For more than a decade, Mark Ruffalo walked in the gargantuan shoes of Hulk. Throughout the Infinity Saga, we saw the “Big Guy” go from “Hulk Smash” to “The Sun’s Getting Low Hulk” to “Professor Green.” The ebbs and flows of Dr. Bruce Banner on screen generated a full gamut of emotion among fans. Much of that was because of the humanity Ruffalo provided the character.
Yet, the haughty thespian side of the man got the best of him during an interview with UK’s Metro. Sitting down with Mike Rampton, Mark Ruffalo shed some light on the “dehumanizing nature” of acting with CGI.
I know how to act inside that bubble, which can be a little dehumanizing at times. Sometimes the technology starts to take the front seat when it should really be the performance and how we bring our humanity to that very austere environment.Mark Ruffalo, Metro UK, August 11, 2022
(Motion) Capture Lightning in a Bottle
Yes, the technology does take the “front seat” because taking the part of some eight-foot, half-ton monster requires a little effort in the make-believe. Andy Serkis made his roles in the motion-capture (“mo-cap”) suit an award-winning artform. He’s a serious actor who pioneered how CGI can make actors into something they are not.

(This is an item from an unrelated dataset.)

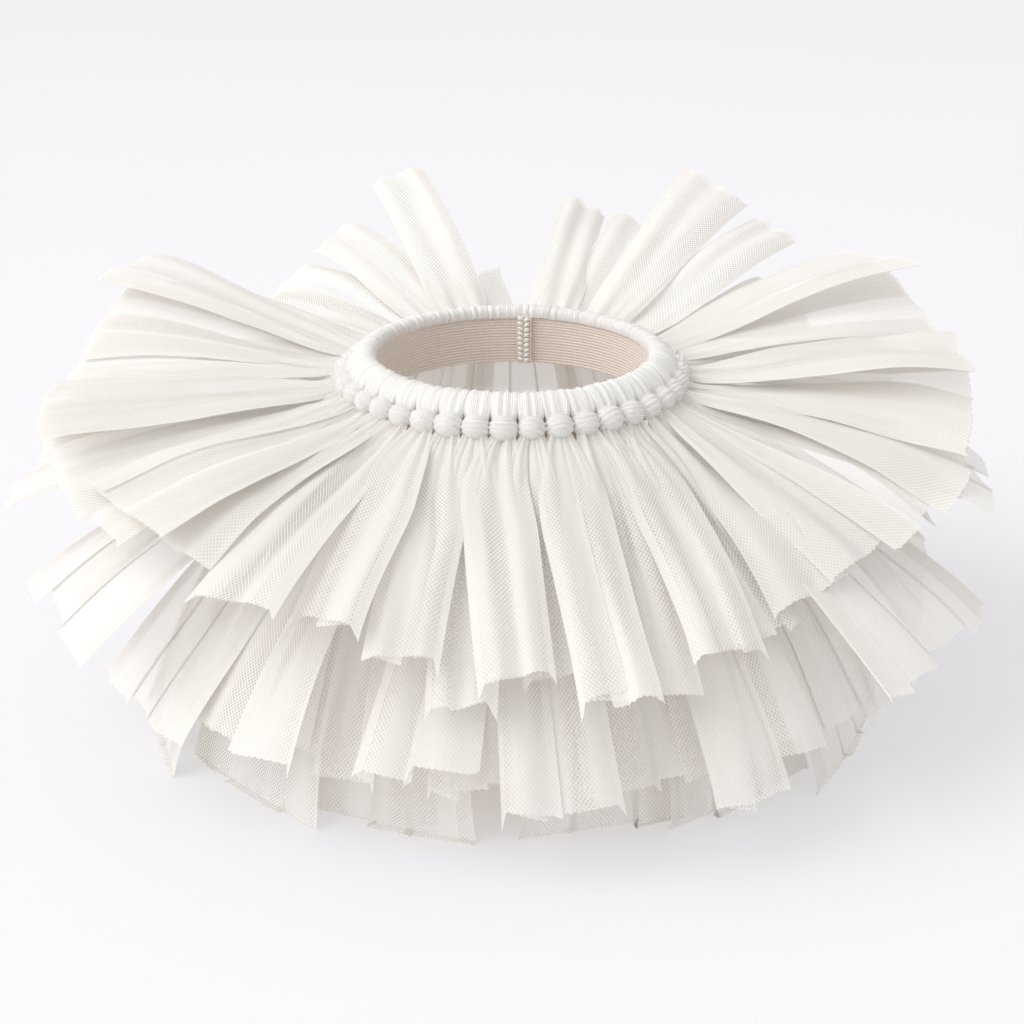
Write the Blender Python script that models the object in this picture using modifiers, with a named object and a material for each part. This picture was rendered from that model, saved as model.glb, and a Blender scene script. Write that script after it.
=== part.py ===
"""A child's ballet tutu, made the no-sew way: gathered tulle strips knotted round an elastic waistband.

Frame: metres, +Z up. The origin is on the floor in the middle of the skirt's extents, and the wearer's front
is at -Y. Sizes below are taken from the waist's own upright axis, which is a little nearer the front.
The tutu stands by itself on the hems of its lowest tails.
"""

import math
import random
from collections import namedtuple

import bmesh
import bpy
from mathutils import Matrix, Vector

# ---- Driving sizes, in metres -------------------------------------------------------------------------

WAIST_RADIUS = 0.0667  # inside of the elastic, 419 mm round
ELASTIC_WALL = 0.0015
ELASTIC_HEIGHT = 0.0254
ELASTIC_TOP = 0.1770
ELASTIC_STEPS = 60
SEAM_WIDTH = 0.008  # where the two ends of the elastic lie on each other
SEAM_TURN = 0.0065  # the seam's middle is this far to the right of the back
SEAM_STEPS = 3
SEAM_DROP = 0.0002  # the lap is a hair lower than the band, so that no faces of the two lie in one plane
MERGE = 0.00005

WAIST_X = 0.0  # the waist's axis from the origin
WAIST_Y = -0.0144

STRIP_COUNT = 40
STRIP_PITCH = math.tau / STRIP_COUNT
FIRST_STRIP = math.radians(177.3)  # the first strip is at the back; angles run from the front towards +X

TULLE_WALL = 0.0012
FLOOR_PRESS = 0.0006  # the lowest hems are pressed flat onto the floor within this height

# ---- The gathered part of a strip: over the elastic, down to its knot -----------------------------------

# One row for each section, in millimetres in the strip's own upright plane: where the section starts next to
# the elastic, where it ends on the outside, and its half width round the waist.
Gather = namedtuple("Gather", "inner_r inner_z outer_r outer_z half_width")
GATHERS = {
    "lip": Gather(66.4, 177.4, 66.2, 179.6, 5.0),
    "crown": Gather(68.4, 177.4, 69.1, 181.1, 5.2),
    "shoulder": Gather(68.5, 174.5, 74.9, 179.9, 5.2),
    "throat": Gather(72.0, 168.3, 80.9, 176.1, 4.5),
    "knot_top": Gather(73.8, 166.1, 84.7, 174.3, 5.75),
    "knot_foot": Gather(76.9, 161.7, 88.7, 169.1, 6.0),
    "neck": Gather(79.5, 159.9, 87.7, 165.1, 4.2),
    "tail_root": Gather(81.4, 158.1, 88.1, 162.7, 3.9),
}
CORNER = 0.55  # how far a section's chamfers cut in, as a share of its half sides

# ---- The two tails of a strip ---------------------------------------------------------------------------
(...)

Mark Ruffalo is a stellar actor who sometimes takes himself too seriously. Nominated for three Best Supporting Actor Academy Awards (Spotlight, Foxcatcher, The Kids Are Alright), his skill to absorb himself into a role is one few of his colleagues can do better.
That notwithstanding, his gigantic bank account is largely due to Marvel Studios and wearing that CGI-involved mo-cap suit. To his credit, Ruffalo knows it and has been a trooper. Whenever Feige needs the big guy, there he stomps. He’ll join his cousin on She-Hulk: Attorney at Law this time.
Although his stage is an “austere environment,” the guy still likes having fun. Take this moment on Twitter:
Moral of the story: There is a distinct difference between not playing a human and being dehumanized. Regardless, you know what they say about being on camera?
It always adds a few hundred pounds.